Philippines Airlines (PAL) is embarking on an aircraft buying spree, not seen since the mid-1990s when it launched an ambitious three-year refleeting programme that unfortunately was disrupted by the 1997 Asian financial crisis.
Now under new management and buoyed by aggressive expansion plans (see previous news), the airline announced today a firm order with Airbus for up to 54 aircraft – raised from an intial order of 35 – which covers 34 A321ceo, 10 A321neo and 10 A330-300s. Deliveries are to start in 2013.

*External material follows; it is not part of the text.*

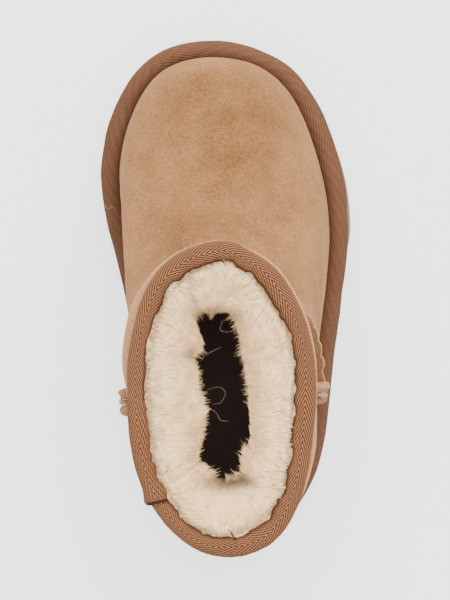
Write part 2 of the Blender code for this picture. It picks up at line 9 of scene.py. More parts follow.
import bmesh
import bpy
import numpy as np
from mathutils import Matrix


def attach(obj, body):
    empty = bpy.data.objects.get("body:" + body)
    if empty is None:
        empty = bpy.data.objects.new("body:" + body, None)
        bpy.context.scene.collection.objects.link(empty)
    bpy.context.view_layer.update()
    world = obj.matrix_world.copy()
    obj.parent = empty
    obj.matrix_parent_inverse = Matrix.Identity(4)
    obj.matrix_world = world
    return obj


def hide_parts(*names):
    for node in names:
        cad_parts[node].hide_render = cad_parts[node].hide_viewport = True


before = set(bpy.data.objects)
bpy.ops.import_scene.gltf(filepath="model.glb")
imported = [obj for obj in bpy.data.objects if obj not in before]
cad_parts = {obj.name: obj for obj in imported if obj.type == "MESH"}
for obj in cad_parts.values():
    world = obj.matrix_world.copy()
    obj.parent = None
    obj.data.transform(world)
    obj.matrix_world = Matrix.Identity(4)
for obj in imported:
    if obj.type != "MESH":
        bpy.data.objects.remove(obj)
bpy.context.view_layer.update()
MM = 0.001


# ---------------------------------------------------------------- camera, floor and light
# The boot stands on a plain pale floor under a wide soft light, and is seen from straight
# above. Materials are wired here first: a Finish holds the nodes, and a Wire is one of its
# sockets, on which sums are written as in Python.

CAMERA_HEIGHT = 994 * MM
CAMERA_BACK = -2.75 * MM
CAMERA_LENS = 168
FLOOR_SIDE = 6.0
FLOOR_GREY = (0.50, 0.50, 0.503)
FLOOR_PALE = (0.52, 0.52, 0.523)
FLOOR_GLOW = 2.83  # it keeps the boot's own shadow faint
SKY_GREY = (1.0, 1.0, 1.0)
SKY_STRENGTH = 1.5


class Wire:
    """One output of a material's nodes. Arithmetic on it adds a Math node and gives a Wire."""

    def __init__(self, finish, socket):
        self.finish = finish
        self.socket = socket

    def math(self, operation, first, second, clamp=False):
        settings = {"operation": operation, "use_clamp": clamp}
        return self.finish.node("Math", settings, {0: first, 1: second})

    def __add__(self, other):
        return self.math("ADD", self, other)

    def __sub__(self, other):
        return self.math("SUBTRACT", self, other)

    def __rsub__(self, other):
        return self.math("SUBTRACT", other, self)

    def __mul__(self, other):
        return self.math("MULTIPLY", self, other)

    __radd__ = __add__
    __rmul__ = __mul__

    def clipped(self):
        return self.math("ADD", self, 0, clamp=True)


class Finish:
    """A material in the making. node() adds any node, and coat() sets its shader."""

    def __init__(self, name):
        self.material = bpy.data.materials.new(name)
        self.material.use_nodes = True
        self.tree = self.material.node_tree
        self.shader = self.tree.nodes["Principled BSDF"]

    def put(self, socket, value):
        """Links a wire to the socket, or sets its plain value; a colour's alpha is 1."""
        if isinstance(value, Wire):
            self.tree.links.new(value.socket, socket)
        elif isinstance(value, tuple) and socket.type == "RGBA":
            socket.default_value = (*value, 1)
        else:
            socket.default_value = value

    def node(self, kind, settings=None, inputs=None, output=0):
        """Adds one node: its settings first, then its sockets' values or links."""
        made = self.tree.nodes.new("ShaderNode" + kind)
        for name, value in (settings or {}).items():
            setattr(made, name, value)
        for name, value in (inputs or {}).items():
            self.put(made.inputs[name], value)
        return Wire(self, made.outputs[output])

    def place(self):
        """The point's own place on the boot."""
        return self.node("TexCoord", output="Object")

    def coordinate(self, axis):
        """The point's own x, y or z on the boot, by the axis's number."""
        return self.node("SeparateXYZ", {}, {0: self.place()}, axis)

    def noise(self, size, detail=2.0, rough=0.5):
        """Soft noise from 0 to 1, whose lumps are about that size."""
        inputs = {"Vector": self.place(), "Scale": 1 / size}
        return self.node("TexNoise", {}, {**inputs, "Detail": detail, "Roughness": rough})

    def attribute(self, name):
        return self.node("Attribute", {"attribute_name": name}, output="Fac")

    def between(self, value, low, high):
        """0 below low, 1 above high, and a smooth step between."""
        settings = {"interpolation_type": "SMOOTHSTEP"}
        return self.node("MapRange", settings, {0: value, 1: low, 2: high, 3: 0.0, 4: 1.0})

    def mix(self, share, first, second):
        """A colour on the way from the first to the second."""
        return self.node("Mix", {"data_type": "RGBA"}, {0: share, 6: first, 7: second}, 2)

    def lit(self, colour, share):
        """The colour made lighter or darker by that factor."""
        settings = {"operation": "SCALE"}
        return self.node("VectorMath", settings, {0: colour, "Scale": share})

    def bump(self, height, depth):
        """A relief of that depth where height goes from 0 to 1."""
        return self.node("Bump", {}, {"Height": height, "Distance": depth, "Strength": 1.0})

    def coat(self, **sockets):
        """Sets the shader's sockets: base_color is Base Color, and so on."""
        named = {socket.name.lower().replace(" ", "_"): socket for socket in self.shader.inputs}
        for name, value in sockets.items():
            self.put(named[name], value)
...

PAL intends to deploy the single-aisle A321 planes on domestic and regional routes, while the A330s are earmarked for higher-demand regional routes and long-haul services to the Middle East and Australia. The A320 family and its variations are known to be fuel efficient, which suits PAL’s efforts to reduce operating costs, especially as 45 percent of its expenses are due to fuel.
Ramon Ang, PAL president, said earlier they were considering acquiring up to 100 aircraft over the next few years. Boeing is expected to take up the remainder of the orders not placed with Airbus.
Ang – also with San Miguel Corporation, which now owns 49 per cent of the airline – said that PAL was eager to help revitalise the Philippines’ economic and tourism profile, which has been perennially lagging behind its neighbours due to factors such as political instability, poor infrastructure and crime.
There is also the country’s Category 2 Status from the US Federal Aviation Administration that PAL and other carriers continue to deal with. Under this label, PAL is prohibited from using aircraft other than its current aging B747-400s and A340-300 for flights to the US West Coast, as well as from mounting additional flights to the US despite heightened demand for trans-Pacific services.
PAL executives are hopeful, however, that the Philippines’ status will shortly be raised to Category 1.